Abel Tiffauges est un personnage atypique, salement abîmé par la vie, puis reconstruit par lui-même, aiguillonné par les coïncidences de cette même vie. Il est persuadé, gravé au fond de son âme, de sa conscience d'avoir un destin rectiligne, imperturbable et inflexible, mais surtout hors du commun, comme s'il pourrait un jour ou l'autre tutoyer l'architecte de l'univers.

La principale obsession d'Abel Tiffauges, qui peut vite affleurer la folie, c'est cette admiration équivoque des enfants
 qu'il photographie outrageusement, sans oublier d'enregistrer leur voix comme un glaneur fétichiste. Cette enfance synonyme d'innocence, de candeur et d'ingénuité, qu'Abel considère salie et détruite par une impure puberté. Là j'ai franchement été dérangé par la nauséabonde odeur de pédophilie qui plane autour de sa confession. Mais apparemment, à la lecture de la suite, je me fourvoyais, rien de sulfureux là-dedans. D'après l'auteur, Abel ne se livrerait pas à des contacts physiques directs avec les enfants, il se contente de les regarder, de les humer, de s'émerveiller de leur présence et de leur beauté, et cela suffit à le combler de joie, tel un simple d'esprit qu'il est peut-être. Abel résume ainsi son désir : Il ne me sied pas de nouer des relations individuelles avec tel ou tel enfant. Ces relations, quelles seraient-elles au demeurant ? Je pense qu'elles emprunteraient fatalement les voies faciles et toutes tracées soit de la parenté soit du sexe. Ma vocation est plus haute et plus générale. Faut-il se contenter de cette version platonique, on est légitimement en droit d'en douter, d'autant qu'un passage délicat avec les accusations de Martine, une jeune fille de 12 ans, font planer un doute sérieux sur l’attitude ambiguë d'Abel. 

Le passage à l'âge adulte d'Abel Tiffauges est caractérisé par un féroce appétit de carnassier, absorbant 2 kilos de viande crue et buvant 5 litres de lait par jour, physiquement il se transforme : son poids évolue autour de 110 kilos, avec des hanches larges et un dos bosselé, l'image de l'ogre se dessine petit à petit. Il se voit dès lors comme un porteur d'enfant, d'où sa référence constante à Saint Christophe portant l'enfant Jésus pour l'aider à traverser une rivière. Et lorsque ce trajet devient une épreuve, car le poids de l'enfant Jésus s'alourdit de plus en plus, on vise l'allégorie du port du monde entier, de tous les pêchés du monde (Atlas n'est pas loin). Abel s'identifie alors à un Saint, né pour une mission : porter l'enfant hors des errements du monde, lui préserver son innocence, son intégrité. Accéder à la grandeur et siéger ainsi parmi les géants. Vaste et honorable ambition !

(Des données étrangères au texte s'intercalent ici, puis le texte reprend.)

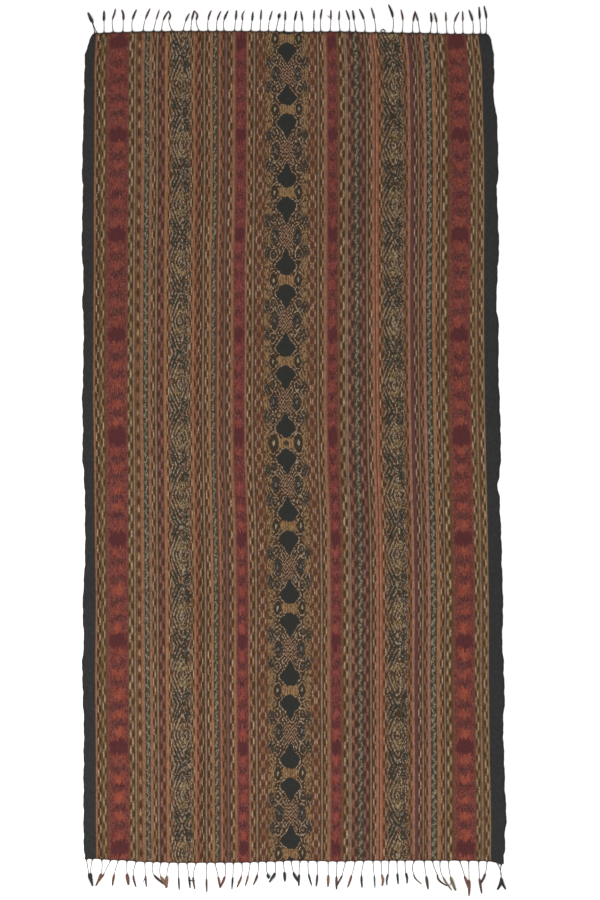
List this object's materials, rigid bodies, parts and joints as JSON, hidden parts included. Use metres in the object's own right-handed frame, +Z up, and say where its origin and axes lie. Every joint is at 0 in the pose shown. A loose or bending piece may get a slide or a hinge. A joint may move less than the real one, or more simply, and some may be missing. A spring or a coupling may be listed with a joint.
{
  "type": "ikat woven cloth",
  "caption": "Long flat warp-ikat wrap cloth with narrow lengthwise stripes, dark selvedges and a short knotted fringe at each end.",
  "frame": {"origin": "middle of the whole piece, fringes and all, on the surface that it lies on", "axes": "+Y up the length of the cloth, +X across it to the right, +Z up off the floor"},
  "size_m": [1.061, 2.227, 0.006],
  "materials": {
    "ikat_cotton": "matt handwoven warp-faced cotton, striped in maroon, tan, olive and black",
    "fringe_cotton": "matt twisted cotton cord, dark brown to black"
  },
  "bodies": {
    "root": {"ikat_cloth": "ikat_cotton", "fringe_top": "fringe_cotton", "fringe_bottom": "fringe_cotton"}
  },
  "joints": []
}
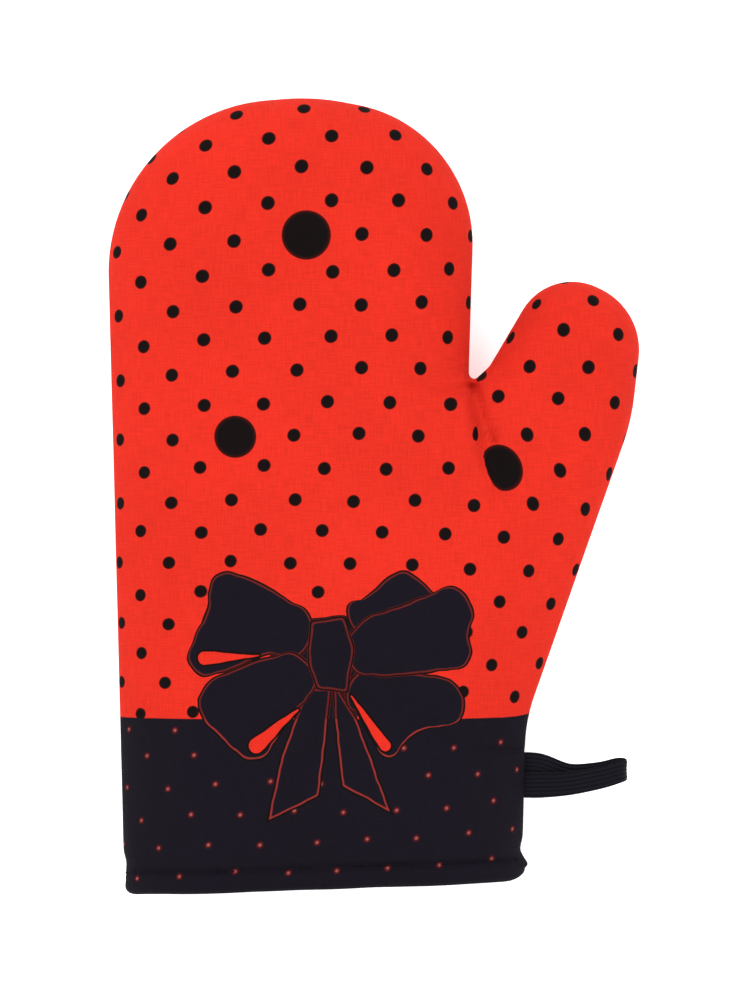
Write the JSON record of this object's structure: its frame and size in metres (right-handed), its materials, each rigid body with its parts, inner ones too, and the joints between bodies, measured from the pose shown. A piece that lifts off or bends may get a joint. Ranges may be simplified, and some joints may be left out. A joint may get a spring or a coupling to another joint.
{
  "type": "oven mitt",
  "caption": "Padded oven mitt with a separate thumb, printed cotton shell, turned hem and a hanging loop in the side seam.",
  "frame": {"origin": "under the middle of the mitt's outline, on the surface that its palm rests on", "axes": "+Z through the padding from palm to back, +Y from the mouth to the fingertips, +X to the thumb's side"},
  "size_m": [0.187, 0.2805, 0.036],
  "materials": {
    "printed_cotton": "woven cotton, printed red with black dots and a black cuff",
    "wadding": "lofty felted fibre",
    "lining_cotton": "plain natural cotton",
    "thread": "spun thread",
    "ribbed_tape": "ribbed elastic tape"
  },
  "bodies": {
    "mitt": {"shell_back": "printed_cotton", "shell_palm": "printed_cotton", "wadding_back": "wadding", "wadding_palm": "wadding", "lining_back": "lining_cotton", "lining_palm": "lining_cotton", "shell_seam_thread": "thread", "lining_seam_thread": "thread", "hem_topstitch": "thread", "loop_bar_tack": "thread", "loop_tails": "ribbed_tape"},
    "loop": {"hanging_loop": "ribbed_tape"}
  },
  "joints": [
    {"name": "loop_swing", "type": "hinge", "parent": "mitt", "child": "loop", "pos_m": [0.0551, -0.0978, 0.016], "axis": [0, -1, 0], "range_deg": [-90, 90], "stiffness_Nm_per_rad": 0.004}
  ]
}
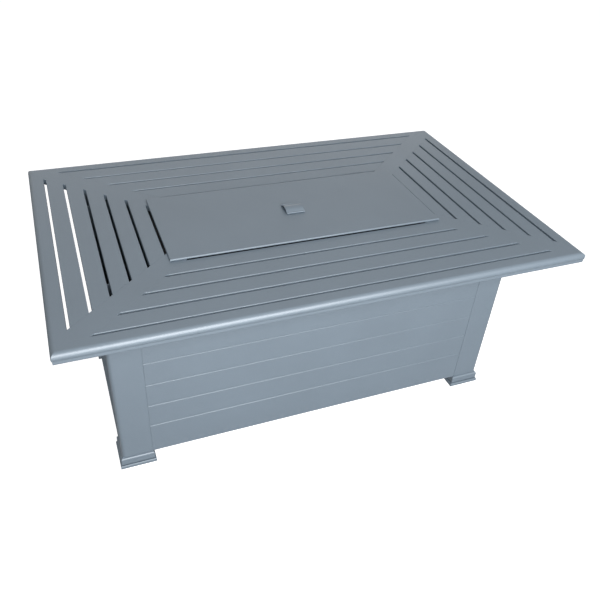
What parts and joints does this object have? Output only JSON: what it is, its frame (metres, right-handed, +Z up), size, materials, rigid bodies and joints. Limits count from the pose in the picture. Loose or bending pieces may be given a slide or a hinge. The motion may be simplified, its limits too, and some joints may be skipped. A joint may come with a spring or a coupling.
{
  "type": "fire pit table",
  "caption": "Rectangular gas fire pit table: slatted overhanging top with mitre bars and a lift-off burner lid, planked base on plinth feet with a hinged tank door.",
  "frame": {"origin": "on the floor under the middle of the table", "axes": "+X along the table towards the end with the tank door, +Y towards the long side with the controls, +Z up"},
  "size_m": [1.47, 0.932, 0.636],
  "materials": {
    "slate_coat": "satin",
    "black_coat": "matte",
    "zinc_steel": "satin",
    "stainless": "satin",
    "brass": "satin",
    "black_plastic": "matte",
    "red_plastic": "gloss",
    "black_rubber": "matte",
    "lava_stone": "matte",
    "white_ceramic": "gloss"
  },
  "bodies": {
    "table": {"rim_front": "slate_coat", "rim_back": "slate_coat", "rim_left": "slate_coat", "rim_right": "slate_coat", "mitre_bar_front_left": "slate_coat", "mitre_bar_front_right": "slate_coat", "mitre_bar_back_left": "slate_coat", "mitre_bar_back_right": "slate_coat", "front_boards": "slate_coat", "back_boards": "slate_coat", "left_boards": "slate_coat", "right_boards": "slate_coat", "post_front_left": "slate_coat", "post_front_right": "slate_coat", "post_back_left": "slate_coat", "post_back_right": "slate_coat", "foot_front_left": "slate_coat", "foot_front_right": "slate_coat", "foot_back_left": "slate_coat", "foot_back_right": "slate_coat", "front_planks": "slate_coat", "back_planks": "slate_coat", "left_planks": "slate_coat", "right_header": "slate_coat", "top_rail_front": "black_coat", "top_rail_back": "black_coat", "cross_bar_left": "black_coat", "cross_bar_right": "black_coat", "bottom_rails": "zinc_steel", "bottom_tray": "zinc_steel", "tank_ring": "zinc_steel", "burner_pan": "black_coat", "gas_burner": "stainless", "air_mixer": "brass", "supply_tube": "stainless", "lava_rocks": "lava_stone", "heat_shield": "stainless", "gas_valve": "brass", "control_plate": "stainless", "igniter_body": "black_plastic", "ignition_lead": "black_plastic", "spark_electrode": "white_ceramic", "thermocouple": "brass", "pilot_bracket": "stainless", "post_hinge_leaves": "zinc_steel", "door_catch": "black_plastic", "frame_screws": "black_coat", "small_screws": "zinc_steel"},
    "door": {"door_planks": "slate_coat", "door_liner": "zinc_steel", "door_pull": "stainless", "door_hinge_leaves": "zinc_steel"},
    "lid": {"lid_panel": "slate_coat", "lid_handle": "slate_coat", "lid_stiffeners": "slate_coat", "lid_bumpers": "black_rubber"},
    "knob_carriage": {"thrust_washer": "zinc_steel"},
    "knob": {"control_knob": "black_plastic", "valve_stem": "zinc_steel"},
    "igniter_button": {"igniter_button": "red_plastic"}
  },
  "joints": [
    {"name": "lid_lift", "type": "slide", "parent": "table", "child": "lid", "axis": [0, 0, 1], "range_m": [0, 0.15]},
    {"name": "door_hinge", "type": "hinge", "parent": "table", "child": "door", "pos_m": [0.6193, 0.20775, 0.0425], "axis": [0, 0, 1], "range_deg": [0, 110]},
    {"name": "knob_push", "type": "slide", "parent": "table", "child": "knob_carriage", "axis": [0, -1, 0], "range_m": [0, 0.0035], "stiffness_N_per_m": 900, "springref_m": -0.002},
    {"name": "knob_turn", "type": "hinge", "parent": "knob_carriage", "child": "knob", "pos_m": [-0.055, 0.2986, 0.50925], "axis": [0, 1, 0], "range_deg": [0, 180]},
    {"name": "igniter_push", "type": "slide", "parent": "table", "child": "igniter_button", "axis": [0, -1, 0], "range_m": [0, 0.0035], "stiffness_N_per_m": 800, "springref_m": -0.002}
  ]
}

On l’entraperçoit ici, le message se veut symbolique, imager et métaphorique. D'ailleurs pour accéder au dessein final d'Abel, Michel Tournier parsème avec érudition tout au long du chemin, un grand nombre de signes, qu'Abel déchiffre à l'image de ses sentiments déviants et de son vécu asocial, mais toujours fasciné par l'image de l'homme porte-enfant. Finalement ce roman peut être considéré comme un livre initiatique basé sur les grands mythes de l'histoire, d'ailleurs le titre : le Roi des aulnes, vient d'une poésie de Goethe, racontant la chevauchée d'un père, portant son enfant et poursuivi par un esprit maléfique. Parabole de l'homme cherchant à s'extirper vainement de la mort, d'où l’intrinsèque fragilité de la vie, cette chose si mystérieuse et si éphémère.

Vers la fin de l'oeuvre, Abel, jusqu'ici obnubilé par l'idéologie nazie au point de considérer l'Allemagne comme une terre promise, et ayant enfin trouvé sa place auprès des jeunesses hitlériennes dans cette sauvage Prusse-Orientale, prend conscience, devant l'arrivée d'hommes décharnés sortis des camps de la mort sous l'avancée russe, de l’innommable face de l'Allemagne nazie. La lecture des signes qui illuminent son destin trouveront un épanouissement total dans le secours porté à un jeune juif mourant nommé Ephraïm, au corps cachectique, que naturellement il portera sur ses épaules, telle la figure tutélaire de Saint Christophe. Ainsi, dans ce geste d'une pureté suprême et incandescente, il s'opposera fermement à la sauvagerie nazie, devenue la parfaite inversion de ses valeurs.

Il ne faut pas se le cacher, Michel Tournier a édifié un roman quelque peu complexe, pas pour autant abscons mais parfois abstrus, coupé par d'invraisemblables césures. Cependant en persévérant, l'oeuvre prend forme, comme un tout, une entité. Chaque lecteur s'édifiera une grille de lecture, grâce aux sillons profonds laissés par l'auteur. D'ailleurs les indices sont nombreux, de temps en temps improbables mais toujours emblématiques de l'ensemble. Pour ceux que cela amuse, j'émets l'idée d'une deuxième lecture, pour parfaire l'oeuvre d'un éclairage plus soutenu, afin de chasser toutes traces d'ombres gênantes et ainsi de voir le roman se révéler dans sa totalité.

Cela peu passer inaperçu, mais il est à noter la référence volontaire de l'auteur avec le nom de son personnage principal, Tiffauges, qui n'est autre que le nom du château de Gilles de Rais en Vendée, faut-il rappeler ici les crimes infanticides auxquelles ce personnage ambigu s'est livré ? Rien ici n'est gratuit, tout à un sens, encore faut-il le débusquer !

Avec ce roman, vous mangerez du symbole, de la parabole, de l'allégorique et de la métaphore, mais toujours avec une érudition qui force au respect et à la considération pour la plume puissante et savante de Michel Tournier, qui reçut le prix Goncourt en 1970 pour cette oeuvre unique et remarquable.